夏雨被法院判给爸爸,但画家爸爸四处云游。“我像闰土盼过年一样盼我爸回来,见到他那刻是我最快乐的时光,他让我懂得珍惜。我非常向往变成我爸那样的人,他是我的榜样。他像帅子一样多才多艺、不羁。我有他的遗传,没人教我就会画画、会表演。《阳光灿烂的日子》选演员也是他没经我同意,把我的照片送到剧组。”
为什么夏雨会特别喜爱变形金刚?“我没有零花钱,小学六年级时,电视里在演《变形金刚》,同学们都拿了一堆显摆。就我没有,可我确实很喜欢。没有也就算了,看也看不了,每天18点半播动画片,那是写作业的时间,姑姑不让我看电视。”童年时得不到的糖果,在成年后有了能力,他要拼命地补偿,那些缺失的小玩意儿——玩具、游戏、快乐,还有关爱。
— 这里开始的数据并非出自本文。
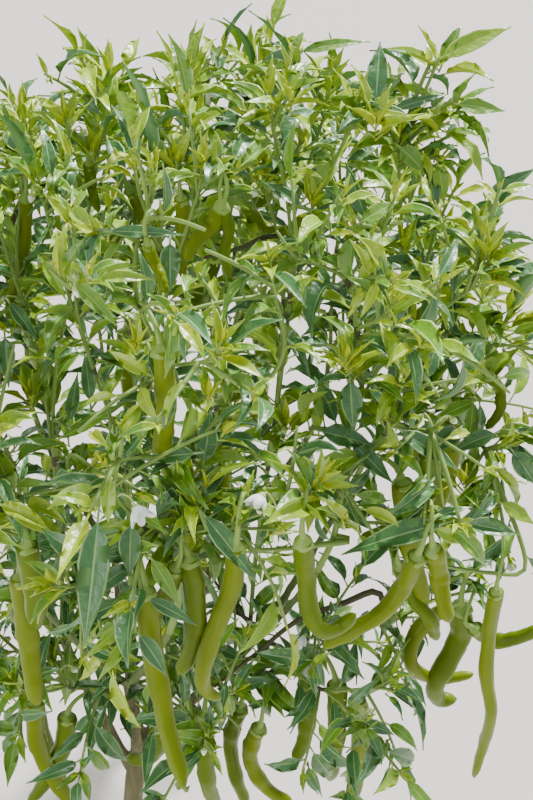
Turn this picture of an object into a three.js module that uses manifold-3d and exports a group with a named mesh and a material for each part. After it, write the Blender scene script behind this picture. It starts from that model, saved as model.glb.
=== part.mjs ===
// A fruiting chilli pepper plant, rooted in the ground: one woody main stem with a flared foot, five
// boughs that fork into ten limbs, and twenty masses of leafy, fruiting twigs, which make a flat-topped
// crown that leans to the right. Millimetres, +Z up, +X to the viewer's right, +Y away from the viewer.
// The origin is the middle of the flat cut at ground level. The limbs meet at seams 0.4 mm wide, so that
// each can be lifted out as its own solid.
import * as THREE from "three";
import { mergeVertices } from "three/addons/utils/BufferGeometryUtils.js";
import Module from "manifold-3d";

const wasm = await Module();
wasm.setup();

// Driving sizes, in millimetres and degrees
const mainStem = {
  forkHeight: 122, // the five boughs leave it at and below this height
  leanX: 13, // how far the fork stands to the right of the foot
  leanY: 5, // and behind it
  footRadius: 8.2,
  forkRadius: 6.6,
  flare: 6.5, // how much the foot widens where it enters the ground
  flareHeight: 11, // height over which the flare dies away
  ribs: 5, // root ridges that run down into the flare
  ribDepth: 0.24,
  bow: -2, // how far its middle stands to the left of the straight line
  rings: 9,
  footRing: 0.45, // corners below this share of the flare's height lie in the ground plane
};
const crown = {
  leanX: 46, // the crown's middle stands this far to the right of the foot
  leanY: 34, // and this far behind it
  leanHeight: 420, // height at which the lean is complete
  radius: 205, // from the crown's middle to its outermost shoot tips
};
// Shoot tips, laid out evenly in three storeys: the sunlit roof, the shaded shoots under it and, four for
// each low mass, the low side shoots
const roofTips = {
  count: 64, height: 572, rimDrop: 112, ragged: 30, nearest: 0, turn: 0.4, backDrop: 38, seed: 11,
};
const shadeTips = {
  count: 26, height: 436, rimDrop: 26, ragged: 22, nearest: 0.42, turn: 1.1, backDrop: 36, seed: 23,
};
const lowTips = { count: 4, height: 268, ragged: 22, spread: 50 };
// The five boughs leave the main stem one above another and turn round it. Each has a bearing, the place
// of its fork, and the place of the low mass that it carries.
const boughs = [
  { name: "right", bearing: -16, fork: { reach: 78, height: 232 }, low: { bearing: -34, reach: 156 } },
  { name: "back_left", bearing: 122, fork: { reach: 66, height: 240 }, low: { bearing: 148, reach: 132 } },
  { name: "front_left", bearing: 258, fork: { reach: 60, height: 226 }, low: { bearing: 226, reach: 108 } },
  { name: "back_right", bearing: 54, fork: { reach: 74, height: 246 }, low: { bearing: 84, reach: 130 } },
  { name: "left", bearing: 190, fork: { reach: 70, height: 236 }, low: { bearing: -70, reach: 100 } },
];
const boughRise = { topmost: 4, spacing: 10, bendAt: 0.5, sag: 14 }; // topmost: below the main stem's end
const limbFork = { halfAngle: 18, reach: 122, height: 326, bendAt: 0.45, sag: 8 }; // where limbs end
const limbTaper = { start: 1.12, end: 0.92 }; // shares of the radius that the limb's shoot tips call for
const limbRoot = 0.97; // share of the bough's length at which its limbs leave it
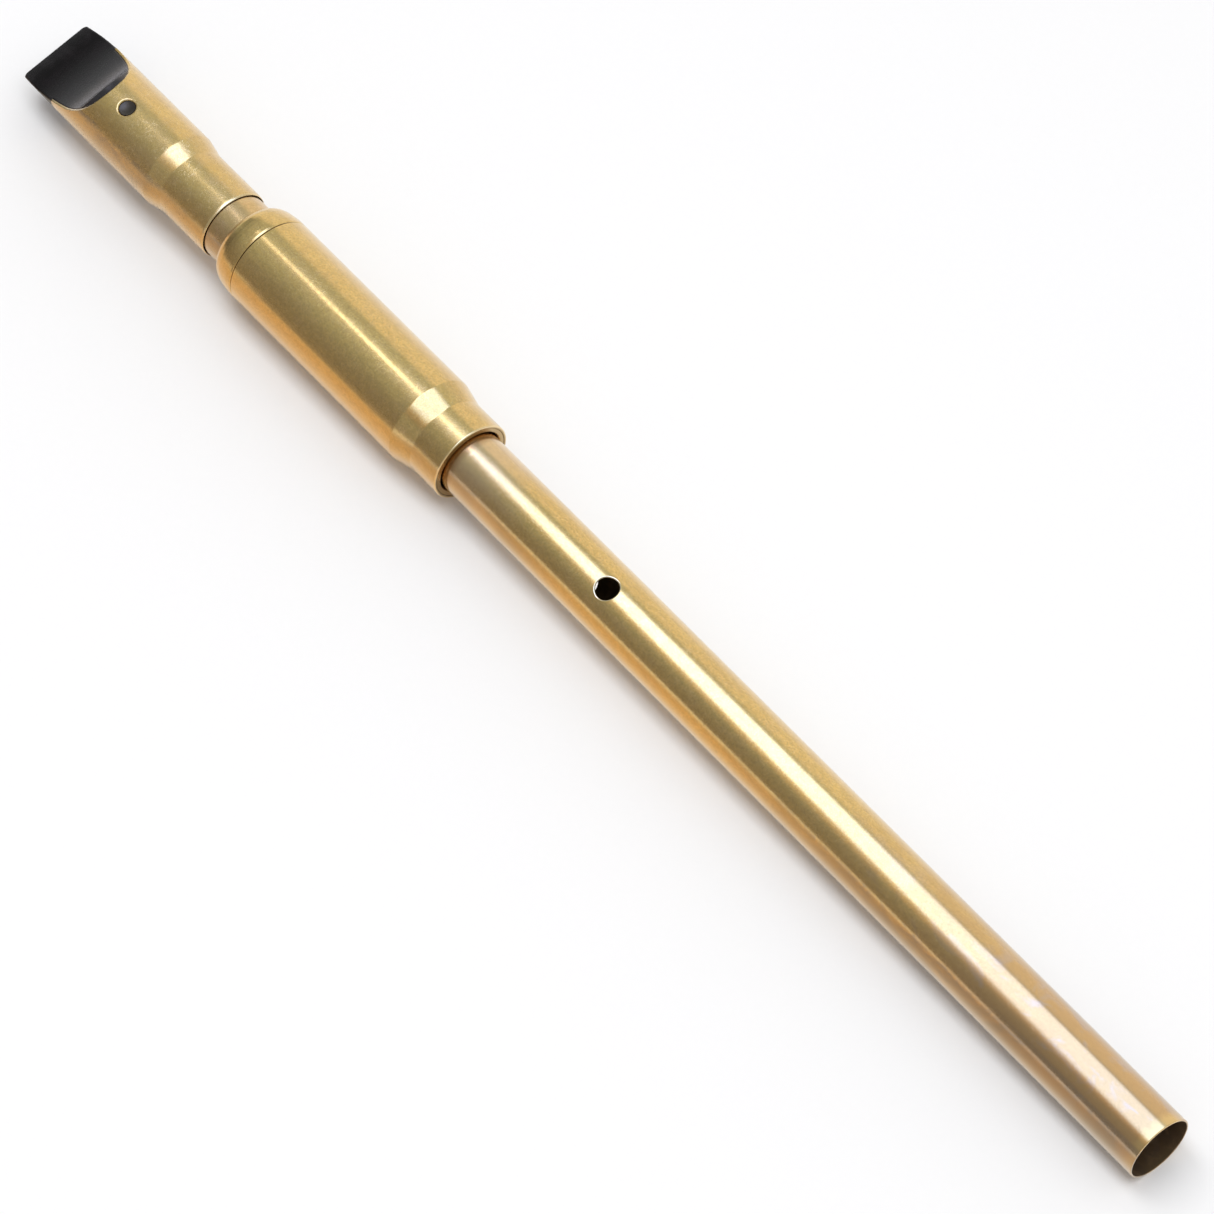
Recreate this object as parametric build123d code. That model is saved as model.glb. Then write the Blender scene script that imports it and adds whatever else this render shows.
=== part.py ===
from build123d import *
import math
import os

# Tin whistle with a tunable head, all sizes in millimetres.
# The axis is X: the open foot is at x = 0 and the mouth tip at negative x.
# +Z is the thumb-hole side, -Z the side of the window and finger holes.

# ---- telescoping brass tubes: outer radius and bore radius ----
BODY_R, BODY_BORE = 6.35, 5.99
SLIDE_R, SLIDE_BORE = 6.747, 6.387     # runs over the body tube
RUNNING_BORE = 6.79                    # bore of parts that run over the slide tube
SKIRT_R = 7.19                         # narrow skirt of the head casing
HEAD_R, HEAD_BORE = 8.00, 7.59         # casing round the plug
BARREL_R = 9.12
BARREL_BORE = BARREL_R - 0.45
BARREL_SKIRT_R = 8.105
BARREL_SKIRT_BORE = BARREL_SKIRT_R - 0.50
SEAT_GAP = 0.01                        # gap round seated parts

# ---- stations along the axis ----
FOOT, BODY_TOP = 0.0, -232.0
BARREL_END, BARREL_CONE_SMALL, BARREL_CONE_LARGE = -179.02, -186.05, -190.66
JOINT = -236.80                        # line between barrel shell and cap ring
CAP_LIP = -242.80
SLIDE_TOP, SLIDE_LOW = -258.9, -183.6
HEAD_END, HEAD_CONE_SMALL, HEAD_CONE_LARGE = -247.72, -260.45, -264.40
CASING_END = -292.80                   # square end of the casing under the beak
PLUG_END = -274.06                     # inner end of the plug, start of the window
TIP = -303.25

# ---- holes ----
FINGER_HOLES = [                       # (x, diameter)
    (-149.95, 6.1), (-129.5, 7.0), (-108.0, 6.4),
    (-82.5, 6.0), (-62.0, 7.4), (-41.5, 6.4),
]
THUMB_X, THUMB_D = -139.6, 4.4
DRILL_REACH = 9.0                      # drills run this far from the axis

# ---- bush and seal ring ----
BUSH_LOW, BUSH_TOP = BARREL_END - 0.05, -185.6
BUSH_MOUTH_R = 6.62
BUSH_STEP = -183.4                     # the bore widens here for the slide tube
GROOVE_LOW, GROOVE_TOP, GROOVE_R = -180.55, -181.75, 7.34
SEAL_SECTION_R = 0.475

# ---- blade, window and windway ----
BLADE, BLADE_END = -268.90, -264.6     # edge and far end of the blade
BLADE_Z = -5.80
BLADE_EDGE = 0.10                      # thickness of the blade's edge
BLADE_WIDTH = 10.8
RELIEF_X, RELIEF_Z = -266.9, -5.25     # where the relief under the blade levels out
WINDOW_INNER_Z, CUT_Z = -3.0, -9.5     # cutters end at CUT_Z, outside the casing
RAMP_TAN = math.tan(math.radians(22.0))
RAMP_END = BLADE + (BLADE_Z - CUT_Z) / RAMP_TAN
WINDWAY_WIDTH, WINDWAY_ROOF = 9.2, -6.30
WINDWAY_FLOOR_TIP, WINDWAY_FLOOR_WINDOW = -5.00, -5.30

# ---- plug, beak and pin ----
PLUG_R, BEAK_R = HEAD_BORE - SEAT_GAP, 7.96
NECK_HALF = 0.5                        # overlap that joins plug and beak
OUTLINE_TIP, OUTLINE_WIDE = 7.86, 8.6  # half widths of the plan outline
TIP_CORNER_R = 1.5
BEAK_EASE = 0.38
PIN_X, PIN_D, PIN_HOLE_D = -276.84, 2.96, 3.2
PIN_POCKET_D, PIN_POCKET_Z = PIN_D + 0.02, 2.6
PIN_FOOT, PIN_HEAD = PIN_POCKET_Z + 0.05, 7.72
DISH_R, DISH_DEPTH = 3.6, 0.3

# Scoop of the beak (x, z), from the tip to past the crest
SCOOP = [
    (-303.60, -1.97), (-300.0, -0.86), (-296.6, 0.28), (-293.4, 1.30),
    (-290.4, 2.28), (-288.2, 3.10), (-286.4, 4.06), (-285.2, 4.98),
    (-284.3, 6.15), (-283.45, 7.75), (-282.9, 8.90),
]
# Sloping cut of the casing's edge (x, z)
CASING_CUT = [
    (-293.4, 1.30), (-290.4, 2.28), (-288.2, 3.10),
    (-286.7, 3.86), (-285.2, 4.82), (-283.9, 5.84),
    (-282.7, 6.98), (-281.75, 8.10), (-281.2, 8.85),
]
# Dome of the cap ring (x, radius), from the lip to the full barrel radius
CAP_LIP_CORNER = (CAP_LIP, 7.66)
CAP_DOME = [
    CAP_LIP_CORNER, (-242.52, 8.02), (-241.76, 8.48), (-240.7, 8.80),
    (-239.66, 8.99), (-238.59, 9.09), (-238.0, BARREL_R),
]


def turned(points, rounds=()):
    """Solid turned about X from (x, r) points; rounds = ((x, r) corner, fillet radius)."""
    face = make_face(Polyline(*points, close=True))
    for (x, r), radius in rounds:
        corner = min(face.vertices(), key=lambda v: (v.X - x) ** 2 + (v.Y - r) ** 2)
        face = fillet(corner, radius)
    return revolve(face, Axis.X, 360)


def tube(x0, x1, outer, bore, ease):
    """Tube along X with all four rims eased."""
    rims = [(x0, outer), (x1, outer), (x0, bore), (x1, bore)]
    profile = [(x0, bore), (x1, bore), (x1, outer), (x0, outer)]
    return turned(profile, [(rim, ease) for rim in rims])


def rod(x0, x1, r0, r1):
    """Solid rod along X, radius r0 at x0 and r1 at x1."""
    return turned([(x0, 0), (x0, r0), (x1, r1), (x1, 0)])


def drill(x, diameter, z0, z1):
    """Radial cutter along Z from z0 up to z1."""
    return Pos(x, 0, (z0 + z1) / 2) * Cylinder(diameter / 2, z1 - z0)


def prism(points, width):
    """(x, z) polygon as a prism of this width, centred on y = 0."""
    face = make_face(Polyline(*[(x, 0, z) for x, z in points], close=True))
    return extrude(face, width / 2, dir=(0, 1, 0), both=True)


def above(profile, top=12.0, half_width=12.0, overrun=2.0):
    """Slab across Y of everything above a smooth curve through (x, z) points."""
    curve = Spline(*[(x, 0, z) for x, z in profile])
    x0, z0 = profile[0]
    x1, z1 = profile[-1]
    back = x0 - overrun
    rest = Polyline((x1, 0, z1), (x1, 0, top), (back, 0, top), (back, 0, z0), (x0, 0, z0))
    face = make_face(Wire([curve.edge(), *rest.edges()]))
    return extrude(face, half_width, dir=(0, 1, 0), both=True)


def body_tube():
    body = tube(BODY_TOP, FOOT, BODY_R, BODY_BORE, 0.12)
    for x, diameter in FINGER_HOLES:
        body -= drill(x, diameter, -DRILL_REACH, 0)
    return body - drill(THUMB_X, THUMB_D, 0, DRILL_REACH)


def barrel_shell():
    shift = 0.2  # the inner cone sits this far toward the tip
    rim = (JOINT, BARREL_R)
    cone_large = (BARREL_CONE_LARGE, BARREL_R)
    cone_small = (BARREL_CONE_SMALL, BARREL_SKIRT_R)
    end = (BARREL_END, BARREL_SKIRT_R)
    return turned(
        [(JOINT, BARREL_BORE), rim, cone_large, cone_small, end,
         (BARREL_END, BARREL_SKIRT_BORE),
         (BARREL_CONE_SMALL - shift, BARREL_SKIRT_BORE),
         (BARREL_CONE_LARGE - shift, BARREL_BORE)],
        [(rim, 0.10), (cone_large, 1.6), (cone_small, 1.6), (end, 0.30)])


def barrel_cap_ring():
    """Domed ring that closes the barrel round the slide tube, with a spigot in the shell."""
    shoulder = JOINT - 0.04
    spigot_end = JOINT + 5.0
    spigot_r = BARREL_BORE - 0.02
    return turned(
        [(CAP_LIP, RUNNING_BORE), *CAP_DOME, (shoulder, BARREL_R), (shoulder, spigot_r),
         (spigot_end, spigot_r), (spigot_end, RUNNING_BORE)],
        [((shoulder, BARREL_R), 0.30), (CAP_LIP_CORNER, 0.15)])


def barrel_end_bush():
    """Bush in the barrel skirt, grooved inside for the seal ring."""
    seat_r = BARREL_SKIRT_BORE - SEAT_GAP
    mouth = (BUSH_LOW, BUSH_MOUTH_R)
    return turned(
        [(BUSH_LOW, seat_r), mouth,
         (GROOVE_LOW, BUSH_MOUTH_R), (GROOVE_LOW, GROOVE_R),
         (GROOVE_TOP, GROOVE_R), (GROOVE_TOP, BUSH_MOUTH_R),
         (BUSH_STEP, BUSH_MOUTH_R), (BUSH_STEP, RUNNING_BORE),
         (BUSH_TOP, RUNNING_BORE), (BUSH_TOP, seat_r)],
        [(mouth, 0.14)])


def body_seal_ring():
    """Round-section ring that grips the body tube."""
    ring_r = GROOVE_R - SEAT_GAP - SEAL_SECTION_R
    ring = Rot(0, 90, 0) * Torus(ring_r, SEAL_SECTION_R)
    return Pos((GROOVE_LOW + GROOVE_TOP) / 2, 0, 0) * ring


def slide_tube():
    return tube(SLIDE_TOP, SLIDE_LOW, SLIDE_R, SLIDE_BORE, 0.10)


def head_casing():
    shift = 0.1  # the inner cone sits this far toward the tip
    cone_large = (HEAD_CONE_LARGE, HEAD_R)
    cone_small = (HEAD_CONE_SMALL, SKIRT_R)
    end = (HEAD_END, SKIRT_R)
    casing = turned(
        [(CASING_END, HEAD_BORE), (CASING_END, HEAD_R), cone_large, cone_small, end,
         (HEAD_END, RUNNING_BORE), (HEAD_CONE_SMALL - shift, RUNNING_BORE),
         (HEAD_CONE_LARGE - shift, HEAD_BORE)],
        [(cone_large, 1.5), (cone_small, 1.5), (end, 0.26)])
    casing -= above(CASING_CUT)
    casing -= drill(PIN_X, PIN_HOLE_D, 0, DRILL_REACH)
    window = [(PLUG_END, WINDOW_INNER_Z), (BLADE, WINDOW_INNER_Z), (BLADE, BLADE_Z),
              (RAMP_END, CUT_Z), (PLUG_END, CUT_Z)]
    return casing - prism(window, WINDWAY_WIDTH)


def window_blade():
    """Blade inside the casing beside the window: flat ramp outside, relieved inside."""
    blade = rod(BLADE, BLADE_END, HEAD_BORE - SEAT_GAP, HEAD_BORE - SEAT_GAP)
    blade &= prism(
        [(BLADE, BLADE_Z), (BLADE, BLADE_Z + BLADE_EDGE), (RELIEF_X, RELIEF_Z),
         (BLADE_END, RELIEF_Z), (BLADE_END, CUT_Z), (BLADE, CUT_Z)], BLADE_WIDTH)
    ramp = [(BLADE - 1, BLADE_Z + RAMP_TAN), (BLADE, BLADE_Z), (RAMP_END, CUT_Z),
            (BLADE - 1, CUT_Z)]
    return blade - prism(ramp, WINDWAY_WIDTH)


def mouthpiece_plug():
    plug = rod(CASING_END + 0.02, PLUG_END, PLUG_R, PLUG_R)
    beak = rod(TIP, CASING_END - 0.01, BEAK_R - 0.10, BEAK_R)
    neck = rod(CASING_END - NECK_HALF, CASING_END + NECK_HALF, PLUG_R, PLUG_R)

    # Plan outline with rounded corners at the tip
    wide_x, end_x = CASING_END + 1, PLUG_END + 1
    outline = make_face(Polyline(
        (TIP, -OUTLINE_TIP), (wide_x, -OUTLINE_WIDE), (end_x, -OUTLINE_WIDE),
        (end_x, OUTLINE_WIDE), (wide_x, OUTLINE_WIDE), (TIP, OUTLINE_TIP), close=True))
    outline = fillet([v for v in outline.vertices() if v.X < TIP + 0.1], TIP_CORNER_R)
    piece = (plug + beak + neck) & extrude(outline, 12, both=True)
    piece -= above(SCOOP)

    # Ease the beak's edges, but not those of the step at the casing end
    eased = [e for e in piece.edges()
             if e.center().X < -281 and abs(e.center().X - CASING_END) > 0.6]
    piece = fillet(eased, BEAK_EASE)

    piece -= prism(
        [(TIP - 1, WINDWAY_FLOOR_TIP), (TIP - 1, WINDWAY_ROOF),
         (end_x, WINDWAY_ROOF), (end_x, WINDWAY_FLOOR_WINDOW)], WINDWAY_WIDTH)
    return piece - drill(PIN_X, PIN_POCKET_D, PIN_POCKET_Z, DRILL_REACH)


def plug_pin():
    """Pin that locks the plug in the casing, dished on its outer end."""
    dish = Pos(PIN_X, 0, PIN_HEAD + DISH_R - DISH_DEPTH) * Sphere(DISH_R)
    return drill(PIN_X, PIN_D, PIN_FOOT, PIN_HEAD) - dish


PARTS = [
    body_tube, barrel_shell, barrel_cap_ring, barrel_end_bush, body_seal_ring,
    slide_tube, head_casing, window_blade, mouthpiece_plug, plug_pin,
]

os.makedirs("parts", exist_ok=True)
for part in PARTS:  # each file is named after its function
    solids = part().solids()
    shape = solids[0] if len(solids) == 1 else Compound(children=list(solids))
    export_step(shape, f"parts/{part.__name__}.step")
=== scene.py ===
# A brass whistle with a black mouthpiece, lying on a pale table under a softbox.
# Its axis is the X axis: the foot is at x = 0 and the mouthpiece points to -X, near x = -0.3.
# The thumb hole, pin hole and casing scoop face +Z; the finger holes and window face -Z.
import math
from collections import namedtuple

import bpy
import numpy as np
from mathutils import Matrix, Vector


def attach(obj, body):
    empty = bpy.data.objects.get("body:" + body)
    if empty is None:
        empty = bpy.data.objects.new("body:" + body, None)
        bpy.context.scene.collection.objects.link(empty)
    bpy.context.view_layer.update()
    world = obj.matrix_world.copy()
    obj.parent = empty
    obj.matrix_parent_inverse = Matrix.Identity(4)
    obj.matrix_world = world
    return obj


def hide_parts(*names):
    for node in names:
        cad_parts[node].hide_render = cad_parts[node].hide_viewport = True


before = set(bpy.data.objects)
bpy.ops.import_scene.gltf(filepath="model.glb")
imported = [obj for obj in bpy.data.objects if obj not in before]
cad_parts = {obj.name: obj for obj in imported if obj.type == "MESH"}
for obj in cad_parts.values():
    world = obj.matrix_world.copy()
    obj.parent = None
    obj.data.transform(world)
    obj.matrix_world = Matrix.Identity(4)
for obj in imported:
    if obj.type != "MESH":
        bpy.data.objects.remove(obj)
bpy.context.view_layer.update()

TO_M = 0.001  # metres per millimetre
SIDES = 160   # columns round a tube

ROOM_UP = Vector((0.0, 0.2198, 0.9756))   # up in the room, square to the whistle's axis
NEAR = Vector((0.0, -0.9756, 0.2198))     # towards the camera's side of the tube

# ------------------------------------------------------------------ sizes, mm
TUBE_WALL = 0.36
BODY_R = 6.35
BODY_BORE = BODY_R - TUBE_WALL
BODY_START = -232.0

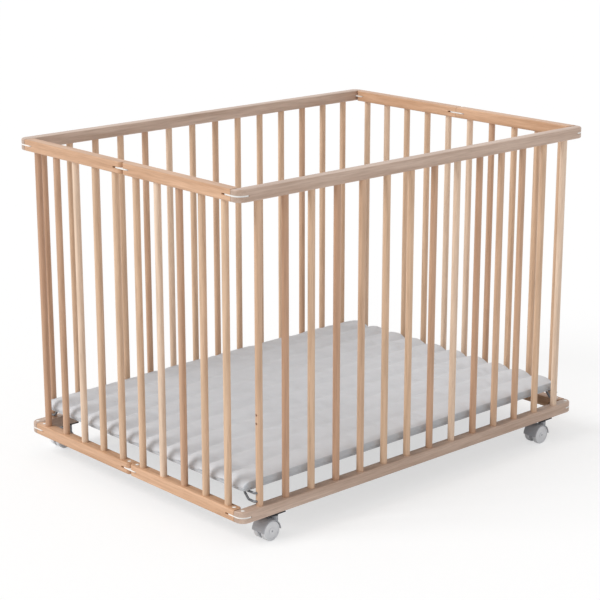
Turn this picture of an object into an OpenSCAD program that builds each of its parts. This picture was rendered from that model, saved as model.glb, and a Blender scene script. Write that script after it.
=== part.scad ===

“滑板对我改变很多,我性格里有胆小懦弱的一面,在玩滑板之前我的体育课没怎么及格过,肺活量和女孩差不多。我们家乡有句话叫‘老实孩子作大业’,我有个同学,以前人家扇他一巴掌都不还手,后来变成了打架大王,和社会上的人混,但我相信他内心永远是懦弱的,马小军就是这种人。‘敢’是种心理暗示,我在滑板中找到勇敢和自信,因为同时期和我玩的人都没我玩得好。”但他并没有因为运动彻底丢掉胆怯,“‘70后’和‘80后’、‘90后’最大的区别就是缺乏自信。‘70后’的人从小被教育要谦虚,天性被压抑,时间长成为习惯。‘80后’没这种禁锢,一说要采访,他们会把镜头堵死,但这种不自知的自信也很脆弱”。这时代要求所有人必须张扬,张扬了才能有机会,夏雨也会打造一副张扬的盔甲穿上,在社会上行走。
他慢慢地放下了一点自我保护,因为他可以借角色分析自己。《独自等待》的陈文为什么执意要追求李冰冰扮演的女演员?“人有虚荣心和真实需求两部分,大部分人会受虚荣心控制,比如开好车、住大房子、漂亮的女朋友,可能你并不需要这么多,但这种虚荣与生俱来。”